Na casa-estúdio de Júlio Pereira, Pedro Jóia vai dedilhando a guitarra, de auscultadores postos, atento à gravação. “Uma coisa mais de ritmo ou de dedilhado?”, pergunta ele. Júlio responde: “Aqui o que interessa é ninguém atropelar ninguém. Mal ela começa a cantar, tens de ir atrás dela, como resposta a ela”. Ela é Olga Cerpa (das Canárias), que participa com António Zambujo na única faixa do disco que terá palavras. Haverá outras com voz, em apontamentos, vocalizos ou coros, e aí ouviremos Cheny Wa Gune (dos Timbila Muzimba de Moçambique), Mariana Abrunheiro, Luanda Cozetti, Teresa Melo Campos e Inês Melo Campos (do grupo Sopa de Pedra) e Andreia João Lopes. Mas de momento é no tema Músicas do mundo (dedicado ao Festival de Sines) que Júlio Pereira e Pedro Jóia se fixam, naquela que é a última gravação para o novo disco.
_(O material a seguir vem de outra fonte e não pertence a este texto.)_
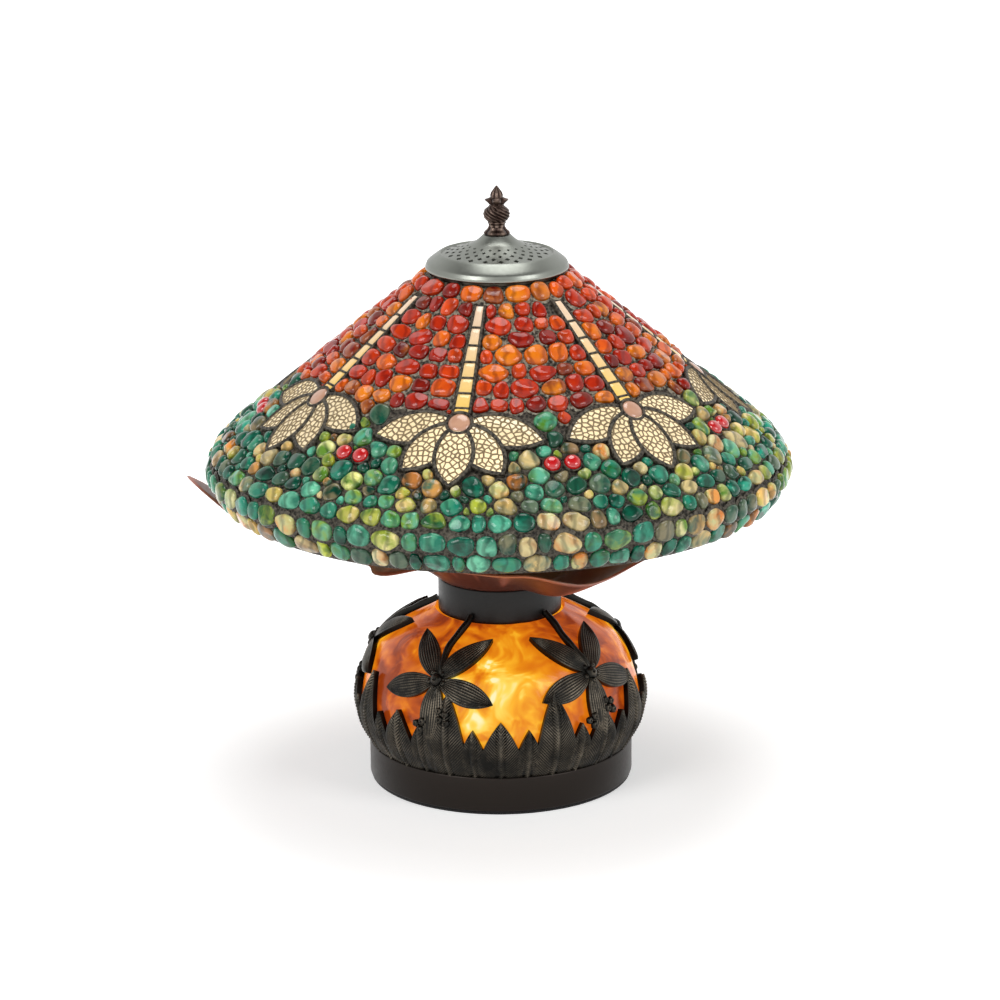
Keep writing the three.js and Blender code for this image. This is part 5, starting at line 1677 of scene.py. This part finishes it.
red_stops = [(0.0, (96, 20, 14)), (0.08, (142, 26, 12)), (0.22, (182, 36, 12)), (0.38, (204, 58, 16)),
             (0.56, (222, 82, 18)), (0.72, (234, 108, 18)), (0.84, (244, 142, 26)), (0.92, (176, 92, 48)),
             (1.0, (104, 40, 30))]
green_stops = [(0.0, (6, 40, 30)), (0.08, (8, 68, 50)), (0.18, (14, 100, 74)), (0.28, (40, 150, 122)),
               (0.37, (112, 196, 160)), (0.44, (34, 96, 40)), (0.52, (100, 148, 44)), (0.62, (184, 188, 62)),
               (0.71, (236, 228, 172)), (0.78, (228, 188, 110)), (0.85, (220, 124, 30)),
               (0.92, (116, 134, 108)), (1.0, (14, 66, 48))]
red_agate = agate_finish("red_agate_skin", red_stops, 0.1, tone(104, 18, 12), 0.1)
green_agate = agate_finish("green_agate_skin", green_stops, 0.16, tone(10, 42, 30), 0.2)
bright_solder = solder_finish("bright_solder", tone(46, 42, 35), tone(158, 151, 134))
stone_shape = random.Random(11)
stone_stores = {True: ([], [], [], [], []), False: ([], [], [], [], [])}
ridge_stores = {True: ([], []), False: ([], [])}
for spot in pack_stones():
    stone(stone_stores[spot.warm], spot, stone_shape)
    ridge(ridge_stores[spot.warm], spot, stone_shape)
for warm, name, skin, node in ((True, "red", red_agate, "red_stone_field"),
                               (False, "green", green_agate, "green_stone_border")):
    points, faces, picks, grains, rises = stone_stores[warm]
    piece = build(f"{name}_agates", points, faces, {"pick": picks, "grain": grains, "rise": rises}, crease=80)
    fit(piece, skin, "shade", f"{name}_agate", node)
    ridges = build(f"{name}_ridges", *ridge_stores[warm], crease=80)
    fit(ridges, bright_solder if warm else dark_solder, "shade", "lead_grey")

# A wire of solder closes the rim, run on by hand and so a little uneven.
bead_low, bead_high = box_of("rim_bead")
bead_radius = (bead_high.z - bead_low.z) / 2
bead_circle = bead_high.x - bead_radius


def rim_wire():
    sides, steps = 240, 12
    points = []
    for i in range(sides):
        azimuth = turn * i / sides
        thick = bead_radius * (0.94 + 0.06 * noise.noise(Vector(polar(1, azimuth, 0)) * 30))
        for k in range(steps):
            angle = turn * k / steps
            points.append(polar(bead_circle + thick * math.cos(angle), azimuth,
                                (bead_low.z + bead_high.z) / 2 + thick * math.sin(angle)))
    return build("rim_wire", points, tube_faces(sides, steps))


fit(rim_wire(), dark_solder, "shade", "lead_grey", "rim_bead")

# The heat cap is spun from sheet and plated in satin pewter. Five rings of lozenges are punched
# through its hollow slope, wider from ring to ring, and its edge is rolled under.
cap_low, cap_high = box_of("heat_cap")
cap_radius = cap_high.x
cap_wall = 1.6
cap_hem = 2.2
fold_radius = 38
cap_rise = 24.6
fold_rise = 11.5
fold_height = cap_high.z - cap_rise + fold_rise
throat_radius = 18
throat_rise = 18.3
throat_height = cap_high.z - cap_rise + throat_rise
cap_seat_radius = 9.5
rod_hole = 4.6
pierce_rows = 5
pierces_per_row = 20
pierce_first = 20.2
pierce_last = 34.6
pierce_share = 0.057


def cap_profile():
    """The outer side of the cap, from its rolled edge up to the seat of the finial."""
    edge = [(cap_radius - cap_hem, cap_low.z), (cap_radius - 0.3, cap_low.z + 0.9),
            (cap_radius, cap_low.z + cap_hem),
            (cap_radius - 0.5, cap_low.z + 1.7 * cap_hem), (cap_radius - cap_hem, cap_low.z + 2.9 * cap_hem)]
    slope = [(fold_radius + cap_hem, fold_height + cap_hem / 2 - 0.5), (fold_radius + 0.6, fold_height - 0.1),
             (fold_radius, fold_height)]
    hollow = [(28, fold_height + (throat_height - fold_height) * 0.42), (throat_radius, throat_height)]
    neck = [((throat_radius + cap_seat_radius) / 2, (throat_height + cap_high.z) / 2 - cap_wall / 2),
            (cap_seat_radius, cap_high.z)]
    return smooth_line(edge + slope, 5)[:-1] + smooth_line([slope[-1]] + hollow + neck, 8)


def pierced(piece, cutter):
    """The piece with the cutter's shape taken out of it."""
    cutting = piece.modifiers.new("pierce", "BOOLEAN")
    cutting.operation = "DIFFERENCE"
    cutting.solver = "EXACT"
    cutting.use_self = True
    cutting.object = cutter
    bpy.context.view_layer.update()
    made = bpy.data.meshes.new_from_object(piece.evaluated_get(bpy.context.evaluated_depsgraph_get()))
    piece.modifiers.clear()
    piece.data = made
    bpy.data.objects.remove(cutter)
    made.shade_smooth()
    made.set_sharp_from_angle(angle=math.radians(30))
    return piece


def heat_cap():
    outer = cap_profile()
    inner = [tuple(point) for point in offset([Vector(point) for point in outer], -cap_wall)]
    inner = [(max(r, rod_hole), min(z, cap_high.z - cap_wall)) for r, z in inner if z > cap_low.z + 0.4]
    section = [*outer, (rod_hole, cap_high.z), (rod_hole, cap_high.z - cap_wall), *inner[::-1]]
    cap = turned("pierced_cap", section, sides=200, crease=35)
    points, faces = [], []
    for row in range(pierce_rows):
        radius = pierce_first + (pierce_last - pierce_first) * row / (pierce_rows - 1)
        size = radius * pierce_share
        for i in range(pierces_per_row):
            azimuth = (i + row % 2 / 2 + 0.25) * turn / pierces_per_row
            first = len(points)
            for height in (fold_height - 6, cap_high.z + 3):
                for dr, dt in ((1.02, 0), (0, 1.1), (-1.02, 0), (0, -1.1)):
                    r, a = radius + dr * size, azimuth + dt * size / radius
                    points.append(polar(r, a, height))
            faces += [tuple(range(first, first + 4)), tuple(range(first + 7, first + 3, -1))]
            faces += drum_faces(2, 4, first)
    return pierced(cap, build("cap_punches", points, faces))


satin_pewter = aged_metal("satin_pewter", grain=0.05, Color=tone(142, 145, 138), Worn=tone(206, 208, 200),
                          Dirt=tone(98, 100, 92), Scale=26.0, Cloud=0.45, Wear=0.3, Roughness=0.33)
fit(heat_cap(), satin_pewter, "heat_cap", "pewter", "heat_cap")

# The finial is cast and bronzed dark: a bud over four curled leaf tips, a swirling ribbed ball, a fluted
# waist and a foot with six lobes. Its high places are rubbed bright, which also serves as a painted
# highlight, and its bore is painted in shade.
finial_low, finial_high = box_of("finial")
finial_height = finial_high.z - finial_low.z
finial_bore = 4.3
finial_bore_depth = 11.7
swirl_range = (0.27, 0.42, 0.59)
swirl_turn = 7.2
# Height as a share, radius, number of lobes and depth of them
finial_knots = [
    (0, 8.3, 6, 0.05), (0.03, 8.6, 6, 0.07), (0.06, 8.0, 6, 0.07), (0.1, 6.4, 6, 0.08),
    (0.16, 5.2, 8, 0.1), (0.2, 5.2, 8, 0.1), (0.235, 6.3, 8, 0.02), (0.26, 6.2, 12, 0.0),
    (0.28, 6.9, 12, 0.04), (0.34, 8.4, 12, 0.07), (0.42, 8.8, 12, 0.08), (0.5, 8.1, 12, 0.07),
    (0.57, 5.6, 12, 0.03), (0.6, 4.9, 8, 0.0), (0.64, 5.4, 4, 0.14), (0.69, 6.3, 4, 0.3),
    (0.715, 6.5, 4, 0.34), (0.735, 5.2, 4, 0.2), (0.76, 4.1, 8, 0.05), (0.8, 4.2, 8, 0.08),
    (0.86, 3.5, 8, 0.1), (0.93, 2.0, 8, 0.08), (0.985, 0.7, 8, 0.02),
]


def finial():
    sides, steps = 120, 6
    points, tops = [], []
    rows = []
    for k in range(len(finial_knots) - 1):
        (h0, r0, lobes, d0), (h1, r1, _, d1) = finial_knots[k], finial_knots[k + 1]
        for step in range(steps):
            mix = step / steps
            ease = mix * mix * (3 - 2 * mix) if lobes != finial_knots[k + 1][2] else mix
            rows.append((h0 + (h1 - h0) * mix, r0 + (r1 - r0) * mix, lobes, d0 + (d1 - d0) * ease))
    rows.append(finial_knots[-1])
    low, middle, high = swirl_range
    for h, radius, lobes, depth in rows:
        swirl = swirl_turn * (h - middle) if low < h < high else 0
        for i in range(sides):
            angle = turn * i / sides
            wave = abs(math.cos(lobes * (angle + swirl) / 2)) * 2 - 1.1
            points.append(polar(radius * (1 + depth * wave), angle, finial_low.z + h * finial_height))
            # Painted highlight, partly rubbed bronze, on the crests of the lobes; painted shade in their
            # troughs.
            tops.append(min(1.0, max(0.0, 0.55 + 0.45 * wave)))
    tip = len(points)
    faces = drum_faces(len(rows), sides)
    faces += [(tip - sides + i, tip - sides + (i + 1) % sides, tip) for i in range(sides)]
    points.append((0, 0, finial_high.z))
    tops.append(0.8)
    first, bore_end = len(points), finial_low.z + finial_bore_depth
    for r, z in [(finial_bore, finial_low.z), (finial_bore, bore_end), (0.01, bore_end)]:
        points += [polar(r, turn * i / sides, z) for i in range(sides)]
    # The bore gets painted shade.
    tops += [0.0] * (len(points) - first)
    faces += drum_faces(3, sides, first)
    faces += [(i, (i + 1) % sides, first + (i + 1) % sides, first + i) for i in range(sides)]
    faces.append(tuple(range(first + 2 * sides, first + 3 * sides)))
    return build("cast_finial", points, faces, {"relief": tops}, crease=40)


dark_finial = aged_metal("dark_finial", relief="relief", metallic=0.9, grain=0.1, Color=tone(66, 50, 44),
                         Worn=tone(168, 146, 132), Dirt=tone(26, 20, 18), Scale=90.0, Cloud=0.5, Wear=0.6,
                         Roughness=0.34)
fit(finial(), dark_finial, "finial", "aged_bronze", "finial")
Não tem ainda título, embora Júlio Pereira gostasse que a palavra “cavaquinho” fizesse parte dele, por causa da “cruzada” que empreendeu em prol deste instrumento. “A minha grande preocupação é que o disco não seja ‘igual’ ao anterior”, diz. E como o anterior, de 2014, se chamou Cavaquinho.pt, este não terá o baptismo facilitado. Os temas do disco, por sua vez, tirando o já citado (serão onze ou doze no total), ainda permanecem anónimos. “Gosto muito de fazer uma reunião-jantar com os amigos para definir os nomes. Como isto é música instrumental, cada um faz o seu filme. Ouvem e peço-lhes que escrevam nomes num papel. E daí sai sempre um título. Porque há coisas coincidentes. Por exemplo: faço uma música que me faz lembrar o Norte de África. Outra pessoa ouve-a, e essa música faz-lhe lembrar outra cultura qualquer. Mas pode haver qualquer coisa entre as duas culturas que faça sentido. E o título virá daí.”
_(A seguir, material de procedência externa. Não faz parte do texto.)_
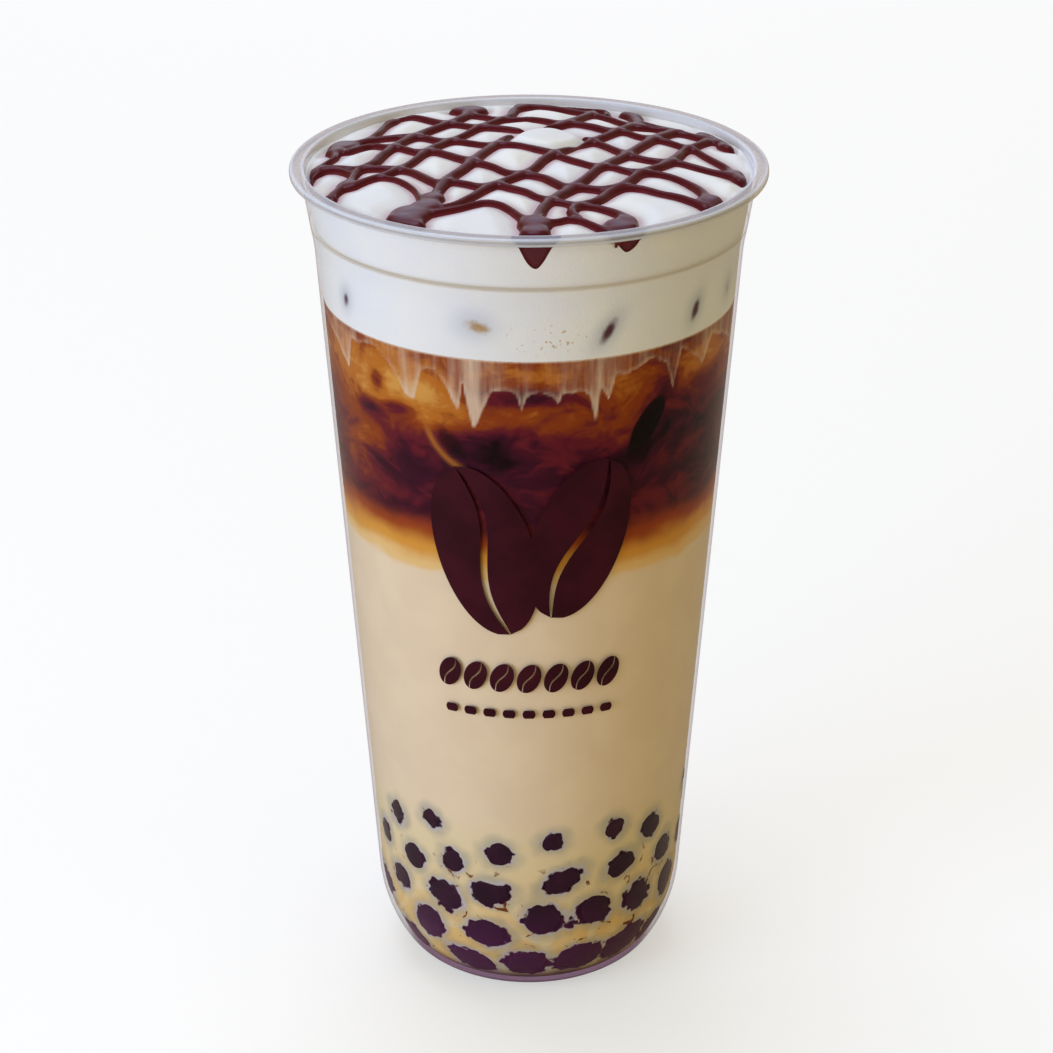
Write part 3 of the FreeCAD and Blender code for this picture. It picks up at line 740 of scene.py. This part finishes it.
# Lines of sauce as laid by hand over the foam: half the line's width, then the places that it
# passes in the plan. The first six run steeply from the front left to the back right.
STROKES = (
    (1.5, (-37, -22), (-35.5, -16), (-33, -10), (-31.8, -4), (-29.5, 0), (-28, 5), (-26, 10),
     (-23.5, 15), (-20.5, 20), (-17, 24.8), (-14.5, 28.5), (-12.5, 33), (-13, 37)),
    (1.4, (-32, -12), (-29.3, -9.7), (-26.3, -6.8), (-24, -3), (-22, 1), (-19.5, 7), (-16.5, 12),
     (-13, 17), (-10, 22), (-6.5, 27), (-4, 31), (-3, 36), (-1, 38.8), (0.8, 40.2)),
    (1.6, (-18, -22), (-17, -17), (-15.3, -11), (-12.8, -5.5), (-10.5, 0.5), (-8, 6), (-6, 10.5),
     (-3.5, 14.8), (-0.5, 18.5), (3.5, 21), (6.5, 24), (9, 27.6), (11, 31), (13, 34.4)),
    (1.5, (-15.5, -26), (-13.5, -24.5), (-11, -21), (-8, -16.2), (-5, -12), (-2, -8.5),
     (0.8, -4.8), (3, 0), (5.6, 4.8), (9.4, 10.4), (13.4, 15.4), (17.3, 20.5), (20.4, 24.6),
     (21.8, 27.5), (21.4, 30.5), (20.5, 34)),
    (1.6, (1.2, -33), (2.2, -29), (3.4, -25.3), (6, -19.4), (8.3, -14.2), (10.5, -10.2),
     (12.6, -6), (15.7, 0), (18.6, 5), (21.4, 10.4), (24, 16), (27.6, 20.3), (29.5, 21)),
    (1.5, (8.8, -31), (8, -28), (9.3, -24.6), (12.2, -21.6), (14.4, -16.8), (18, -11.9), (21, -7),
     (25, -2), (27.8, 3.9), (29.6, 9.2), (32, 12.5), (34.3, 15.6)),
    (1.2, (-35, 13), (-31.5, 16), (-29.6, 20), (-28.4, 24.5), (-27, 28.3)),
    (1.2, (-36.5, 12), (-37.2, 8), (-36.8, 4.5), (-38.2, 1), (-40, -2)),
    (1, (0.8, 40.2), (4, 40.8), (9, 39.8), (13, 38.2), (15.6, 36), (15.6, 33.2)),
    (1.2, (-0.5, 39.6), (3, 39), (6.4, 37.6), (9.6, 35.2), (13, 33), (16, 29.4), (18.6, 26),
     (21, 24), (24.4, 23.4), (27.6, 22), (30.6, 20.2), (32.6, 18.4), (35, 17)),
    (1.1, (22, 27.4), (25.4, 25), (28.2, 22.4)),
    (1.3, (33.4, 20), (35.6, 19.4), (37.3, 16.8), (38.2, 13.4), (38.2, 11.4)),
    (1.2, (-12, 36), (-10.8, 32.6), (-8.4, 30.8), (-6, 28.8), (-3, 28.3), (0.2, 28.5), (3, 27),
     (5.6, 25), (9, 24.5), (12, 22.8), (15, 20.4), (18.4, 19.2), (20.8, 16.8), (23.4, 15.4),
     (26.4, 14.2), (29.2, 11.8), (31.8, 9.6), (33.6, 6), (35.2, 3), (36.8, 0), (38, -4),
     (39.6, -8.6)),
    (1.25, (-27.6, 29.6), (-25, 31.2), (-22.6, 31.6), (-20, 29.8), (-17.4, 27.2), (-13.4, 25),
     (-10.4, 22.8), (-7, 21.8), (-4.4, 20.8), (-1, 19), (4, 19.6), (7, 17.6), (10, 15),
     (12.4, 12.4), (15, 9.4), (17.6, 6.2), (20.2, 3.4), (23, 1.4), (25.6, 0.6), (28, 0.9),
     (31, -1.2), (34, -3.2), (37.6, -5.4), (39.6, -8.6)),
    (1.3, (-35, 14), (-32.5, 14.8), (-29.8, 16), (-26.6, 16.7), (-23.4, 17.2), (-20, 16.4),
     (-17, 14.4), (-13.6, 14), (-10.4, 12.2), (-7.4, 10), (-4.2, 9.4), (-1.4, 7.8), (1.8, 5.4),
     (4.6, 3.6), (7, 1), (9.8, -1.8), (12.6, -4.2), (15.6, -4.6), (18.2, -6.6), (21, -7),
     (24.8, -7.4), (27.8, -9.4), (30, -12.2), (31.6, -15.4), (32.4, -19)),
    (1.3, (-34.6, 8), (-32.4, 10.6), (-30, 11.6), (-27.6, 10.4), (-24.4, 9.2), (-21.6, 6.6),
     (-17.8, 6.6), (-15.2, 4.2), (-12.6, 1.2), (-9.2, -1.4), (-6.4, -3.8), (-3.6, -6.8), (0, -8),
     (2.8, -9.8), (4.8, -12.2), (7, -14.4), (10, -14.7), (13, -15.2), (17, -14), (20.6, -14.6),
     (23.6, -16.6), (26.6, -18.6), (29, -20.8), (31.4, -23)),
    (1.3, (-41, -7), (-40.6, -3.6), (-38.4, -2), (-35.4, -2.9), (-33, -5)),
    (1.35, (-41, -2.4), (-36.6, -1.4), (-32, -2.7), (-28, -3), (-24.6, -3.6), (-21.6, -6),
     (-19.4, -9.2), (-17, -12.6), (-14.2, -11.8), (-11.6, -13), (-8.8, -14.6), (-5.4, -13.8),
     (-2.8, -16), (0.2, -18.4), (2.4, -21.2), (5.6, -23.2), (9, -24.6), (12.2, -25.2), (15, -27.2),
     (17.4, -29.8), (18.4, -33)),
    (1, (-31, -11), (-28, -8.7), (-25.4, -9.8), (-23, -12.6), (-21.2, -16), (-20.2, -19.6),
     (-19.2, -22.4)),
    (1.2, (-17, -28.6), (-13, -26.6), (-10, -24.8), (-7.6, -24), (-5, -25.4), (-3, -28.2),
     (-1.2, -31.8), (1, -34), (4.6, -33.6), (7, -32.1), (9.5, -32.3), (11.6, -34.2), (13.6, -36.2),
     (16, -37)),
)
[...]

No disco, em fase final de edição (“vou misturar e masterizar com o Quico Serrano”), além de dois músicos que habitualmente o acompanham, Miguel Veras (viola) e Sandra Martins (violoncelo), participam o canadiano James Hill, exímio tocador de ukulele, José Manuel Neto (“é a primeira vez que se pode ouvir o cavaquinho com a guitarra portuguesa”), Luís Peixoto (que toca bouzouki) e Norberto Gonçalves da Cruz, que Júlio Pereira descreve como “um dos maiores bandolinistas da Europa”: “Vive na Madeira, estudou uma dúzia de anos em Itália e voltou para lá. Está neste momento a tomar conta das orquestras de bandolim na Madeira. Meteu-se num avião, veio aqui colaborar numa música comigo e foi um prazer trabalhar com ele.” Para a capa, Júlio convidou Carlos Zíngaro, que além de tocar violino em vários dos seus discos, ilustrou os dois primeiros a solo, Fernando Vai ao Vinho (1976) e Lisboémia (1978).
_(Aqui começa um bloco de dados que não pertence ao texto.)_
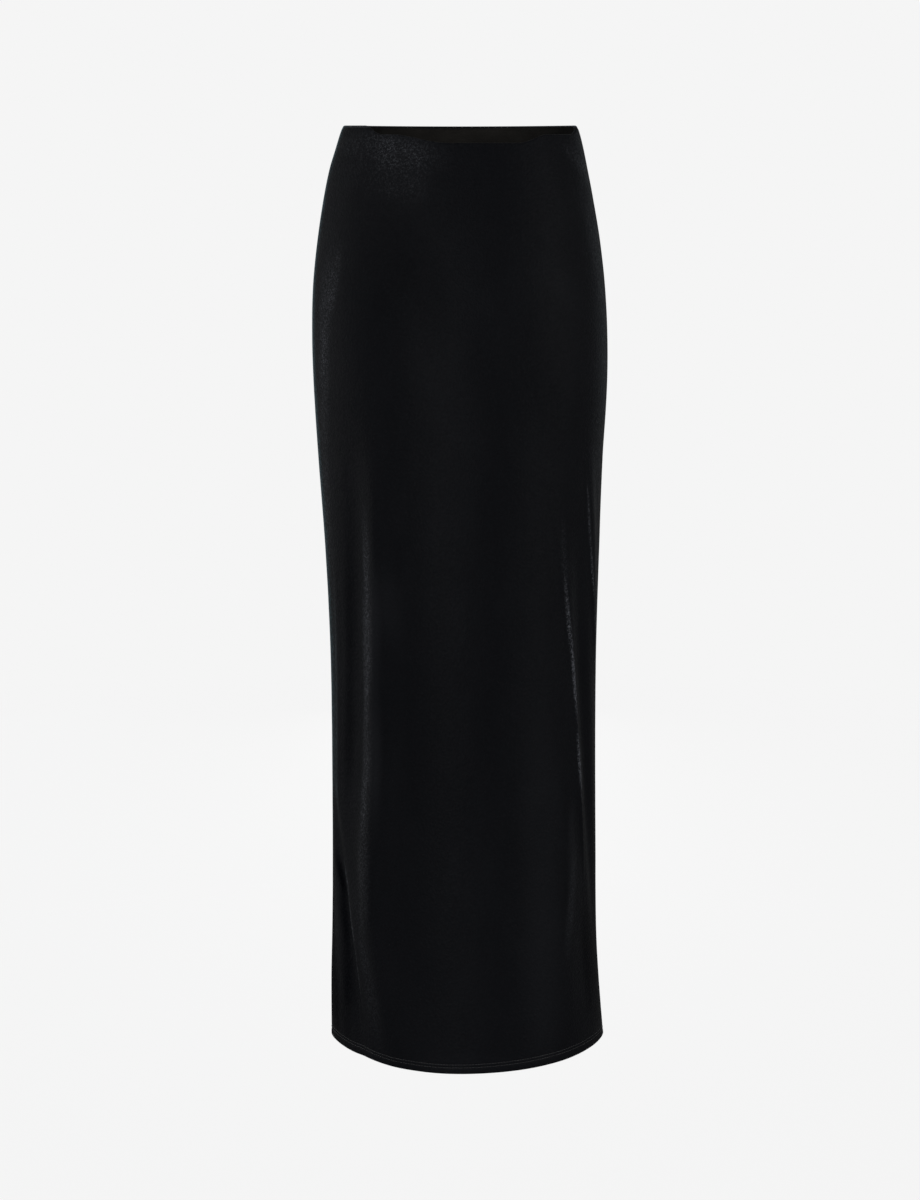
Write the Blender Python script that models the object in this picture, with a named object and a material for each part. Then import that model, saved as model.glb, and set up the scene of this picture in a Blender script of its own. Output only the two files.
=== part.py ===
"""Ankle-length column skirt in stretch velvet, hollow and open at both ends, in its worn shape.

Metres, +Z up. The front faces -Y and the wearer's left is +X. The origin is the middle of the
waist opening, level with its edge at the side seams, and the skirt hangs down from it.

A maker cuts a front panel and a back panel, sews them together down both sides, turns the hem up
inside and sews a loop of elastic inside the waist. Each of the three is one closed solid here.

A place on the skirt is a drop below the waist and a turn, in degrees, from the centre front:
-90 is the seam on the wearer's right, 90 the seam on the left and 180 the centre back.
"""

from collections import namedtuple
from math import copysign, cos, exp, hypot, radians, sin

import bmesh
import bpy

LENGTH = 0.998
CLOTH = 0.0015
ELASTIC_THICKNESS = 0.0012
ELASTIC_WIDTH = 0.040
HEM_TURN_UP = 0.015
GAP = 0.0003

# The waist edge dips at the front: a shelf from each side, and a lower middle.
FRONT_SHELF_DIP = 0.009
FRONT_MIDDLE_DIP = 0.0085
BACK_MIDDLE_DIP = 0.001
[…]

Neste disco, o 22.º da sua carreira, o braguinha (cordofone que é o parente madeirense do cavaquinho) tem um papel de relevo. “Tem um som mais doce, é como se fosse uma viola em miniatura. Fiz três temas com o braguinha, o que permite que o disco fique mais equilibrado porque não tem sempre o rasgado do cavaquinho.” A forma como Júlio Pereira se relaciona com os instrumentos mas também com os programas e tecnologias de som marca o seu trabalho. “Como sou multi-instrumentista, sou muito atípico em relação aos instrumentos. E como tenho familiaridade com as máquinas, isto faz com que eu vá construindo histórias com base nos instrumentos que vou tocando. E isto herdei do Zeca [Afonso]: para mim, fazer um disco é fazer histórias com som.”